En el año 2000 ocurrieron grandes cambios, quizás no para todos, pero si para algunos que lo estaban precisando. David nacido y malcriado en Puerto Colombia, ciudad emplazada frente al mar Caribe, para esas fechas se encontraba renunciando definitivamente a aquello que le proponía como estilo de vida la sociedad. Al tener cuatro décadas de vida, y luego de camellar (trabajar) sus últimos diez años como chofer de un colectivo interurbano entre su pueblo natal y Barranquilla, decidió arrojar de una vez por todas, la toalla afuera del ring. Estaba harto de la rutina. Cansado de hacer cada día exactamente lo mismo. Ya conocía de memoria los detalles de cada esquina, de cada parada, de cada avenida.
Si bien cada día llevaba relativamente
a los mismos pasajeros, algunas veces subían artistas callejeros de diferentes
partes del mundo, con los cuales gustaba de conversar y escuchar sus extrañas historias.
Lo cierto era que David de pelao (niño) ya soñaba con vivir al aire libre en el
monte, sin necesidad de construir una casa ni trabajar tantas horas, como sabía
que habían hecho los pobladores nativos de esas mismas tierras, antes de la
llegada de los colonizadores. David entonces soltaba sus anhelos a estos
personajes extravagantes, que lo animaban a dejar su actual vida atrás.
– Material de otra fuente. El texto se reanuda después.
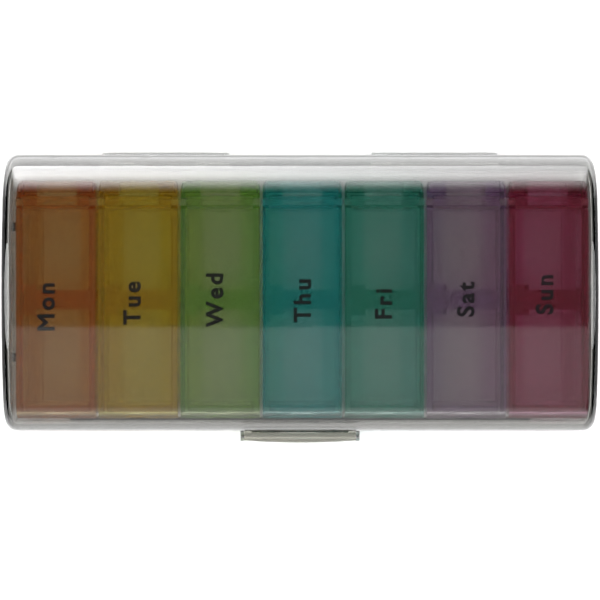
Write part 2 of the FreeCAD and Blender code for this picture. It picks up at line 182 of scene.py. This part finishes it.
def uneven_roughness(graph, shader, limits, scale, detail):
    """Let a shader's roughness wander between two limits."""
    place = graph.add("ShaderNodeTexCoord")
    haze = graph.add("ShaderNodeTexNoise", Scale=scale, Detail=detail)
    graph.join(place.outputs["Object"], haze.inputs["Vector"])
    rough = ramp(graph, haze.outputs["Fac"], (0, 1), limits, "LINEAR")
    graph.join(rough, shader.inputs["Roughness"])


def let_lamps_through(graph, body):
    """Light from lamps and bounces passes straight through, so the plastic casts a tinted shadow."""
    through = graph.add("ShaderNodeBsdfTransparent")
    path = graph.add("ShaderNodeLightPath")
    lamp_or_bounce = graph.add("ShaderNodeMath", operation="MAXIMUM")
    mix = graph.add("ShaderNodeMixShader")
    graph.join(path.outputs["Is Shadow Ray"], lamp_or_bounce.inputs[0])
    graph.join(path.outputs["Is Diffuse Ray"], lamp_or_bounce.inputs[1])
    graph.join(lamp_or_bounce.outputs[0], mix.inputs["Fac"])
    graph.join(body.outputs[0], mix.inputs[1])
    graph.join(through.outputs[0], mix.inputs[2])
    return mix


def absorption(graph, per_mm):
    """A volume that lets this share of red, green and blue through each millimetre."""
    loss = [-math.log(share) / MM for share in per_mm]
    density = max(loss)
    tint = [1 - each / density for each in loss]
    return graph.add("ShaderNodeVolumeAbsorption", Density=density, Color=(*tint, 1))


def cloud(graph, glass, colour, share):
    """Mix a little scattering, to both sides of the surface, into clear plastic."""
    back = graph.add("ShaderNodeBsdfDiffuse", Color=(*colour, 1))
    onward = graph.add("ShaderNodeBsdfTranslucent", Color=(*colour, 1))
    milk = graph.add("ShaderNodeMixShader", Fac=0.5)
    graph.join(back.outputs[0], milk.inputs[1])
    graph.join(onward.outputs[0], milk.inputs[2])
    cloudy = graph.add("ShaderNodeMixShader", Fac=share)
    graph.join(glass.outputs[0], cloudy.inputs[1])
    graph.join(milk.outputs[0], cloudy.inputs[2])
    return cloudy


def pin_steel():
    """Ground steel with a fine grain."""
    graph = Graph("pin_steel")
    output = graph.add("ShaderNodeOutputMaterial")
    metal = graph.add("ShaderNodeBsdfPrincipled")
    metal.inputs["Base Color"].default_value = (0.6, 0.6, 0.62, 1)
    metal.inputs["Metallic"].default_value = 1
    uneven_roughness(graph, metal, (0.2, 0.4), scale=2500, detail=4)
    graph.join(metal.outputs[0], output.inputs["Surface"])
    return graph.material


def ink():
    """Matt black print that is a little worn in places."""
    graph = Graph("label_ink")
    output = graph.add("ShaderNodeOutputMaterial")
    paint = graph.add("ShaderNodeBsdfPrincipled")
    place = graph.add("ShaderNodeTexCoord")
    wear = graph.add("ShaderNodeTexNoise", Scale=1500.0, Detail=5.0)
    graph.join(place.outputs["Object"], wear.inputs["Vector"])
    shade = graph.add("ShaderNodeValToRGB")
    shade.color_ramp.elements[0].color = (0.004, 0.004, 0.006, 1)
    shade.color_ramp.elements[1].color = (0.02, 0.02, 0.024, 1)
    graph.join(wear.outputs["Fac"], shade.inputs["Fac"])
    graph.join(shade.outputs["Color"], paint.inputs["Base Color"])
    paint.inputs["Roughness"].default_value = 0.5
    graph.join(paint.outputs[0], output.inputs["Surface"])
    return graph.material


def plain_floor():
    """Matt white paper."""
    graph = Graph("floor_white")
    output = graph.add("ShaderNodeOutputMaterial")
    paint = graph.add("ShaderNodeBsdfPrincipled")
    paint.inputs["Base Color"].default_value = (0.9, 0.9, 0.9, 1)
    paint.inputs["Roughness"].default_value = 0.9
    graph.join(paint.outputs[0], output.inputs["Surface"])
    return graph.material


def dress(node, material):
    """Put one material on a CAD node."""
    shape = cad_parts[node].data
    shape.materials.clear()
    shape.materials.append(material)


# ---------------------------------------------------------------- printed day names

def day_label(day, material):
    """The day's name printed flat on the top of its pod lid."""
    tray_low, tray_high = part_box(day + "_tray")
    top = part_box(day + "_lid")[1][2]
    across, along = NAME_SHIFTS[day]
    letters = bpy.data.curves.new(day + "_label", "FONT")
    letters.body = day.capitalize()
    letters.align_x = "CENTER"
    letters.align_y = "CENTER"
    letters.size = LETTER_SIZE
    letters.space_character = LETTER_SPACING
    letters.resolution_u = 6
    letters.bevel_depth = STROKE_GROWTH
    letters.bevel_resolution = 1
    letters.materials.append(material)
    label = bpy.data.objects.new(day + "_label", letters)
    bpy.context.collection.objects.link(label)
    label.scale.z = PRINT_FLATNESS
    label.rotation_euler.z = math.pi / 2
    label.location.x = (tray_low[0] + tray_high[0]) / 2 + across * MM
    label.location.y = (tray_low[1] + tray_high[1]) / 2 + along * MM
    label.location.z = top + PRINT_LIFT
    bpy.context.view_layer.update()
    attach(label, day + "_lid")


# ---------------------------------------------------------------- stage, light and camera

def flat_sheet(name, place, outline, material):
    """A thin flat shape that belongs to the studio and not to the object."""
    shape = bpy.data.meshes.new(name)
    shape.from_pydata(outline, [], [range(len(outline))])
    shape.materials.append(material)
    sheet = bpy.data.objects.new(name, shape)
    bpy.context.collection.objects.link(sheet)
    sheet.location = place
    return sheet


def build_floor():
    """A large pale sheet just under the case."""
    size = 2 * FLOOR_HALF_SIZE
    level = CAD_BOX[0][2] - FLOOR_GAP
    flat_sheet("floor", (0, 0, level), rectangle(size, size), plain_floor())


def build_floor_light(size, power):
    """A soft lamp overhead that lights the floor and leaves no mirror image in the plastic."""
    data = bpy.data.lights.new("overhead", "AREA")
    data.size = size
    data.energy = power
    light = bpy.data.objects.new("overhead", data)
    bpy.context.collection.objects.link(light)
    light.location = (0, 0, OVERHEAD)
    light.visible_glossy = False
    light.visible_transmission = False


def even_glow(name, strength):
    """Panel light of one strength."""
    graph = Graph(name)
    output = graph.add("ShaderNodeOutputMaterial")
    emission = graph.add("ShaderNodeEmission", Strength=strength)
    graph.join(emission.outputs[0], output.inputs["Surface"])
    return graph.material


def soft_glow(name, left, right, fade_from):
    """Panel light of two strengths that fades out at its sides and towards its top."""
    graph = Graph(name)
    output = graph.add("ShaderNodeOutputMaterial")
    emission = graph.add("ShaderNodeEmission")
    place = graph.add("ShaderNodeTexCoord")
    split = graph.add("ShaderNodeSeparateXYZ")
    graph.join(place.outputs["Generated"], split.inputs[0])
    across = ramp(graph, split.outputs["X"], (0.3, 0.7), (right, left), "SMOOTHSTEP")
    from_middle = graph.add("ShaderNodeMath", operation="SUBTRACT")
    graph.join(split.outputs["X"], from_middle.inputs[0])
    from_middle.inputs[1].default_value = 0.5
    distance = graph.add("ShaderNodeMath", operation="ABSOLUTE")
    graph.join(from_middle.outputs[0], distance.inputs[0])
    sides = ramp(graph, distance.outputs[0], (0.25, 0.5), (1, 0), "SMOOTHSTEP")
    upward = ramp(graph, split.outputs["Y"], (fade_from, 1), (1, 0), "LINEAR")
    falling = graph.add("ShaderNodeMath", operation="POWER")
    graph.join(upward, falling.inputs[0])
    falling.inputs[1].default_value = FADE_POWER
    strength = product(graph, product(graph, across, sides), falling.outputs[0])
    graph.join(strength, emission.inputs["Strength"])
    graph.join(emission.outputs[0], output.inputs["Surface"])
    return graph.material


def ramp(graph, source, inward, outward, shape):
    """Map one range of a value to another; both ranges are pairs of numbers."""
    node = graph.add("ShaderNodeMapRange", interpolation_type=shape)
    node.inputs["From Min"].default_value = inward[0]
    node.inputs["From Max"].default_value = inward[1]
    node.inputs["To Min"].default_value = outward[0]
    node.inputs["To Max"].default_value = outward[1]
    graph.join(source, node.inputs["Value"])
    return node.outputs[0]


def product(graph, first, second):
    """Multiply two values."""
    node = graph.add("ShaderNodeMath", operation="MULTIPLY")
    graph.join(first, node.inputs[0])
    graph.join(second, node.inputs[1])
    return node.outputs[0]


def rectangle(width, height):
    """The corners of a rectangle about its middle."""
    return [(width / 2 * x, height / 2 * y, 0) for x, y in ((-1, -1), (1, -1), (1, 1), (-1, 1))]


def oval(width, height):
    """The corners of an oval about its middle."""
    turns = [math.tau * step / OVAL_CORNERS for step in range(OVAL_CORNERS)]
    return [(width / 2 * math.cos(turn), height / 2 * math.sin(turn), 0) for turn in turns]


def panel(name, place, outline, material):
    """A flat sheet that is only seen as a reflection in outer surfaces and lights no floor."""
    sheet = flat_sheet(name, place, outline, material)
    sheet.visible_camera = False
    sheet.visible_diffuse = False
    sheet.visible_shadow = False
    sheet.visible_transmission = False
    return sheet


def softbox(name, x, y, outline, material):
    """An upright panel that stands on the floor and faces the case."""
    half_height = max(corner[1] for corner in outline)
    sheet = panel(name, (x, y, half_height), outline, material)
    inward = Vector((-x, -y, 0))
    sheet.rotation_euler = inward.to_track_quat("-Z", "Y").to_euler()


def card(name, low, high, height, strength):
    """A level panel between two corners given as X and Y."""
    middle = ((low[0] + high[0]) / 2, (low[1] + high[1]) / 2, height)
    outline = rectangle(high[0] - low[0], high[1] - low[1])
    return panel(name, middle, outline, even_glow(name, strength))


def painted_shade_card(name, low, high, strength):
    """A dim glowing card on the floor that is only seen through the plastic: painted shade that tones
    the white floor down.
    """
    sheet = card(name, low, high, PAINTED_SHADE_HEIGHT, strength)
    sheet.visible_glossy = False
    sheet.visible_transmission = True


def build_boxes():
    """Upright panels: the highlights along the rounded edges and in the ends."""
    softbox("back_box", 0, STUDIO_REACH, rectangle(width=1.2, height=3.2),
            soft_glow("back_box", left=20, right=11, fade_from=0.14))
    softbox("front_box", 0, -STUDIO_REACH, rectangle(width=1.6, height=1.5),
            soft_glow("front_box", left=2.1, right=1.9, fade_from=NO_FADE))
    strip = oval(width=0.075, height=0.9)
    softbox("left_box", -END_BOX_REACH, 0, strip, even_glow("left_box", strength=6.5))
    softbox("right_box", END_BOX_REACH, 0, strip, even_glow("right_box", strength=4.3))


def build_cards():
    """Level panels: the tones mirrored in the rounded edges, the ends and the flat top."""
    back = HALF_DEPTH + 4 * MM
    back_step = HALF_DEPTH + 24 * MM
    front = -HALF_DEPTH - 8 * MM
    top_edge = -23.5 * MM
    wide = STUDIO_HALF_WIDTH
    card("back_near_card", (-wide, back), (wide, back_step), CARD_HEIGHT, strength=3)
    card("back_card", (-wide, back_step), (wide, STUDIO_REACH), CARD_HEIGHT, strength=6.6)
    card("front_card", (-wide, -STUDIO_REACH), (wide, front), CARD_HEIGHT, strength=2.6)
    card("top_card", (-TOP_HALF_WIDTH, -STUDIO_REACH), (TOP_HALF_WIDTH, top_edge), OVERHEAD, strength=1)
    end = HALF_LENGTH + 5 * MM
    flag_front = -HALF_DEPTH + 8 * MM
    flag_back = HALF_DEPTH - 6 * MM
    card("left_flag", (-FLAG_REACH, flag_front), (-end, flag_back), FLAG_HEIGHT, strength=0.6)
    card("right_flag", (end, flag_front), (FLAG_REACH, flag_back), FLAG_HEIGHT, strength=0.6)


def build_painted_shade():
    """Painted shade all round the case: dim glowing sheets that tone down the white floor seen through
    its edges.
    """
    end = HALF_LENGTH + 3 * MM
    far_end = 2 * HALF_LENGTH
    far = HALF_LENGTH
    front = -HALF_DEPTH - 6 * MM
    back = HALF_DEPTH + 4 * MM
    # Painted shade: these sheets glow less than the lit floor, so the floor seen through the case's
    # edges looks shaded.
    painted_shade_card("left_painted_shade", (-far_end, -far), (-end, far), strength=0.65)
    painted_shade_card("right_painted_shade", (end, -far), (far_end, far), strength=0.5)
    painted_shade_card("front_painted_shade", (-end, -far), (end, front), strength=0.9)
    painted_shade_card("back_painted_shade", (-end, back), (end, far), strength=1.2)


def build_world():
    """White surroundings that light the floor and stay out of the reflections."""
    world = bpy.data.worlds.new("studio")
    bpy.context.scene.world = world
    world.use_nodes = True
    world.node_tree.nodes["Background"].inputs["Color"].default_value = (1, 1, 1, 1)
    world.node_tree.nodes["Background"].inputs["Strength"].default_value = 1
    world.cycles_visibility.glossy = False
    world.cycles_visibility.transmission = False


def build_camera():
    """Straight above the closed case, with the case filling the width of the picture."""
    half_view = HALF_LENGTH / CASE_SHARE
    level = WIDEST_LEVEL * CAD_BOX[1][2]
    data = bpy.data.cameras.new("camera")
    data.angle = 2 * math.atan(half_view / CAMERA_DISTANCE)
    camera = bpy.data.objects.new("camera", data)
    bpy.context.collection.objects.link(camera)
    camera.location = (0, CAMERA_Y, CAMERA_DISTANCE + level)
    bpy.context.scene.camera = camera


def set_light_paths():
    """Enough bounces for light to pass through the case, a pod and back out."""
    scene = bpy.context.scene
    scene.view_settings.view_transform = "Standard"
    scene.cycles.max_bounces = 24
    scene.cycles.transmission_bounces = 24
    scene.cycles.transparent_max_bounces = 48
    scene.cycles.glossy_bounces = 8
    scene.cycles.caustics_refractive = False
    scene.cycles.caustics_reflective = False


# ---------------------------------------------------------------- the object

def dress_case():
    smoke = clear_plastic("smoke_plastic", SMOKE, CASE_ROUGHNESS)
    for part in ("case_base", "case_lid"):
        dress(part, smoke)
    pale = clear_plastic("clasp_plastic", PALE_SMOKE, CLASP_ROUGHNESS, CLASP_MILK, CLASP_MILK_SHARE)
    dress("latch_clasp", pale)
    steel = pin_steel()
    for part in ("hinge_pin_left", "hinge_pin_right", "latch_pin"):
        dress(part, steel)


def dress_pods():
    label_ink = ink()
    for day in DAYS:
        tinted = clear_plastic(day + "_plastic", POD_TINTS[day], POD_ROUGHNESS,
                               POD_MILK[day], POD_MILK_SHARE)
        dress(day + "_tray", tinted)
        dress(day + "_lid", tinted)
        day_label(day, label_ink)


dress_case()
dress_pods()
build_floor()
build_world()
build_floor_light(size=1.5, power=32)
build_boxes()
build_cards()
build_painted_shade()
build_camera()
set_light_paths()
En el año 2013 también ocurrieron
grandes cambios, quizás no para todos, pero si para algunos que lo estaban
precisando. Con Marita nos habíamos conocido en el mes de Mayo, al sur del país
en la comunidad Kamsä y desde Julio, al reencontrarnos en Bogotá, habíamos
decidido comenzar a viajar juntos en bicicleta. Llevábamos casi medio año
indagando entre sierras y llanos las rutas colombianas, y ya estábamos requiriendo
un sitio tranquilo en una playa para relajar un poco las piernas y trabajar con
nuestras artesanías.
En algún día de aquel mes de Noviembre,
arribamos a Puerto Colombia, ciudad cercana a Cartagena de Indias y
Barranquilla, en la costa occidental del mar Caribe. Era medio día y el sol
estaba abrasador. Conversando fortuitamente con una prostituta bajo la sombra
de un árbol en la plaza principal, recibimos el dato de un hombre que vivía
sólo en el monte como un ermitaño, pero que le complacía recibir personas de
paso que estén viviendo de forma nómade. Si bien la mujer estaba arruinada por
los vicios nocturnos; los vaivenes de su oficio se hacían notar, y aquel camino
que nos indicaba podía resultar una emboscada, decidimos no prejuzgarla y seguir
sus indicaciones. Salimos de la plaza y fuimos ingresando paulatinamente en
barrios cada vez más humildes y abandonados. Como el camino iba en ascenso,
ganándole terreno a un gigantesco barranco a la vera del mar, pedalear no
resultaba sencillo. Al finalizar las últimas viviendas, comenzaba un sendero
que se introducía en el monte arbolado. Ya a pie continuamos la trilla.
Quince minutos más tarde, luego
de un gran esfuerzo y trabajo en equipo para subir algunas lomas, llegamos a la
zona aparentemente habitada. A nuestro alrededor y entreverados entre los
árboles había erguidos cuatro quinchos de madera nativa, sin paredes. Estaban
armados a varios metros de distancia entre sí, sobre un terreno en pendiente.
El mayor inmueble era un horno de barro bajo techo. Ollas tiznadas con hollín
descansaban en ganchos de metal. No había restos de comida ni un mueble o cajón
para almacenarla. Bajo uno de los quinchos había una carpa vacía. En otro, una
hamaca. El sanitario era un baño seco sin cobertura. Una tapa de madera impedía
el ingreso del agua de lluvia y de los insectos. Había una bicicleta fija al
suelo, con aspecto de bici licuadora. No había más nada, no había más nadie.
Esperamos allí sentados,
observando el mar desde el interior de aquel solitario monte. La serenidad del
sitio era indescriptible. Comimos unas frutas refugiados en la húmeda sombra,
hasta que llegó un hombre sonriente de cabello largo. Estaba con el torso
desnudo y sostenía con la empuñadura de su mano derecha, un extenso machete.
Aquel hombre era David, el ex colectivero de Puerto Colombia, y esa porción de
floresta tan poco modificada era su casa.
A partir de ese momento
comenzaría una amistad y una larga convivencia de dos meses y medio en las
tierras mansas que ocupaba plácidamente un hombre que no tuvo miedo a trasmutar
de un día para el otro su estilo de vida, por algo que él consideraba en lo
personal menos estresante y más saludable para su planeta.